This study contains a workflow that attempts to predict the horizontal well performance on a regional scale based on mappable petrophysical and geologic properties that have been correlated to early time well performance from a small population of horizontal Wolfcamp B wells in the in the Midland Basin of West Texas. The ability to construct estimated well performance maps early in the life of a play is critical for high grading future well locations and defining an optimum development plan.
The key mappable geologic and petrophysical properties for well performance prediction in the Wolfcamp B resource play are: reservoir pore pressure, thermal maturity, kerogen volume, bulk volume hydrocarbon, and clay volume. Kerogen volume is referring to total organic carbon in weight percent being mathematically transformed to volume percent. Regional maps of these key properties were created from a data set consisting of a core calibrated petrophysical model applied across hundreds of vertical wells, thermal maturity information from hundreds of wells, and pore pressure information from thousands of operated wells. These key property maps were then sampled to the producing horizontal wells to define a predictive well performance correlation by using a multiple linear regression technique.

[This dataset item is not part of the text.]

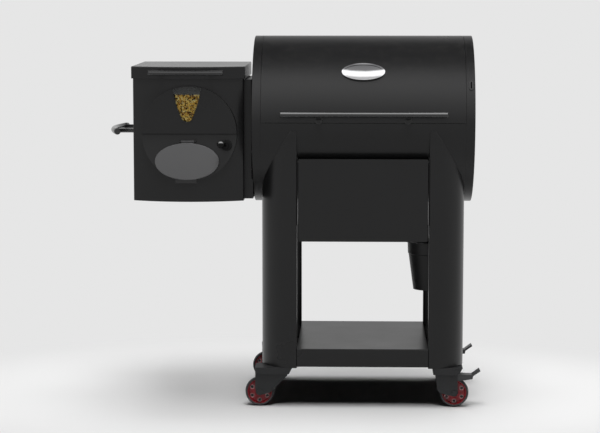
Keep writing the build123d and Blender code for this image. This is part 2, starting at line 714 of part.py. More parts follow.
def hopper_plan(inset, z, corner=0.0):
    """Plan of the hopper: straight sides and back, bowed front, drawn in by an inset."""
    left = hopper_left + inset
    right = hopper_right - inset
    side_y = hopper_side_y + inset
    with BuildSketch(Plane.XY.offset(z)) as plan:
        with BuildLine():
            Line((left, hopper_back - inset), (right, hopper_back - inset))
            Line((right, hopper_back - inset), (right, side_y))
            ThreePointArc((right, side_y), (hopper_mid, side_y - hopper_bow), (left, side_y))
            Line((left, side_y), (left, hopper_back - inset))
        make_face()
        if corner:
            fillet(plan.vertices(), corner)
    return plan.sketch


def window_prism(grow, y0, y1, mode=Mode.ADD):
    """Tapered window with an arched top, bowed sides and a round foot, grown by a margin, along Y."""
    half_top = 47.8 + grow
    arch = window_arch + grow
    left, right = window_x - half_top, window_x + half_top
    left_z, right_z = (fascia_z + math.sqrt(arch ** 2 - (x - fascia_x) ** 2) for x in (left, right))
    half_waist = 36.5 + grow
    half_foot = 16.5 + grow
    foot_z = window_low + 8.5
    with BuildSketch(Plane.XZ.offset(-y0)) as outline:
        with BuildLine():
            ThreePointArc((left, left_z), (fascia_x, fascia_z + arch), (right, right_z))
            ThreePointArc((right, right_z), (window_x + half_waist, 1044), (window_x + half_foot, foot_z))
            ThreePointArc((window_x + half_foot, foot_z), (window_x, window_low - grow),
                          (window_x - half_foot, foot_z))
            ThreePointArc((window_x - half_foot, foot_z), (window_x - half_waist, 1044), (left, left_z))
        make_face()
    extrude(outline.sketch, amount=y0 - y1, mode=mode)


with BuildPart() as hopper_housing:
    extrude(hopper_plan(0, hopper_low, 5), amount=hopper_high - hopper_low)
    extrude(hopper_plan(hopper_skin, hopper_low + hopper_skin, 3), amount=hopper_high, mode=Mode.SUBTRACT)
    rod_y(fascia_x, -320, -100, fascia_z, fascia_radius, Mode.SUBTRACT)
    block(hopper_right, -barrel_half, neck_front, neck_back, neck_low, neck_high)
    block(hopper_right, -barrel_half - 2, neck_front + 2, neck_back - 2, neck_low + 2, neck_high - 2, Mode.SUBTRACT)
    rod_x(-barrel_half - 5, -barrel_half + 5, 0, barrel_z, 280, Mode.SUBTRACT)
    rod_x(hopper_right - 5, hopper_right + 5, 0, feed_z, tube_radius, Mode.SUBTRACT)
    rod_x(hopper_right - 5, hopper_right + 5, flame_rod_y, rod_height(hopper_right), 12, Mode.SUBTRACT)
    block(hopper_right - 5, hopper_right + 5, duct_y - 18, duct_y + 18, duct_z - 12, duct_z + 12, Mode.SUBTRACT)
    for y in grip_arm_ys:
        rod_x(hopper_left - 5, hopper_left + 5, y, grip_z, 4, Mode.SUBTRACT)
    for number in range(7):
        block(-690 + 30 * number, -676 + 30 * number, -120, 20, hopper_low - 5, hopper_low + 5, Mode.SUBTRACT)
    block(inlet_x - 24, inlet_x + 24, hopper_back - 10, hopper_back + 10, inlet_z - 14, inlet_z + 14, Mode.SUBTRACT)
finish(hopper_housing, "hopper_housing")

panel_slope = math.atan(panel_setback / fascia_radius)
fascia_low = fascia_z - fascia_radius
step_y = fascia_y + panel_setback
panel_y = fascia_y + panel_setback * (cover_z - fascia_low) / fascia_radius
panel_plane = Plane(
    origin=(cover_x, panel_y, cover_z), x_dir=(1, 0, 0),
    z_dir=(0, -math.cos(panel_slope), math.sin(panel_slope)))
cover_pivot = (68.0, 7.0)
hinge_eye = 3.6
cover_pin = 1.6
hinge_x = 2.0
hinge_half = 28.0
hinge_gap = 22.5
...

In applying the multiple linear regression technique a unique coefficient is assigned to each sampled input property that allows for the highest predictive correlation. The resulting equation is then applied to all of the vertical petrophysical control wells to generate a predictive horizontal well performance map. This workflow is being applied to the Wolfcamp B in the Midland Basin in West Texas. The resulting predictive well performance map identifies areas that are highly prospective great distances from the horizontal production control.
The Lower Permian Wolfcamp Group of the Midland Basin contains several lithologies that result from simultaneous deposition of pelagic organics, carbonate sediments, and clastic sediments in an anaerobic basin. The facies that are present within the Wolfcamp group are dependent on the depositional setting. The conventional reservoirs facies include carbonate debris flows, carbonate gravity flows, and clastic gravity flows and are inferred to have a depositional setting of proximal basin plain to medial basin plain (Montgomery 1996). The unconventional reservoir facies can be described as organic rich, oil mature, highly fractured, mixed lithology, mudstones that are inferred to have depositional setting of medial to distal basin plain. The unconventional reservoir facies of the Wolfcamp are extensive and contain thin beds of conventional facies that result in vast hybrid oil resource play.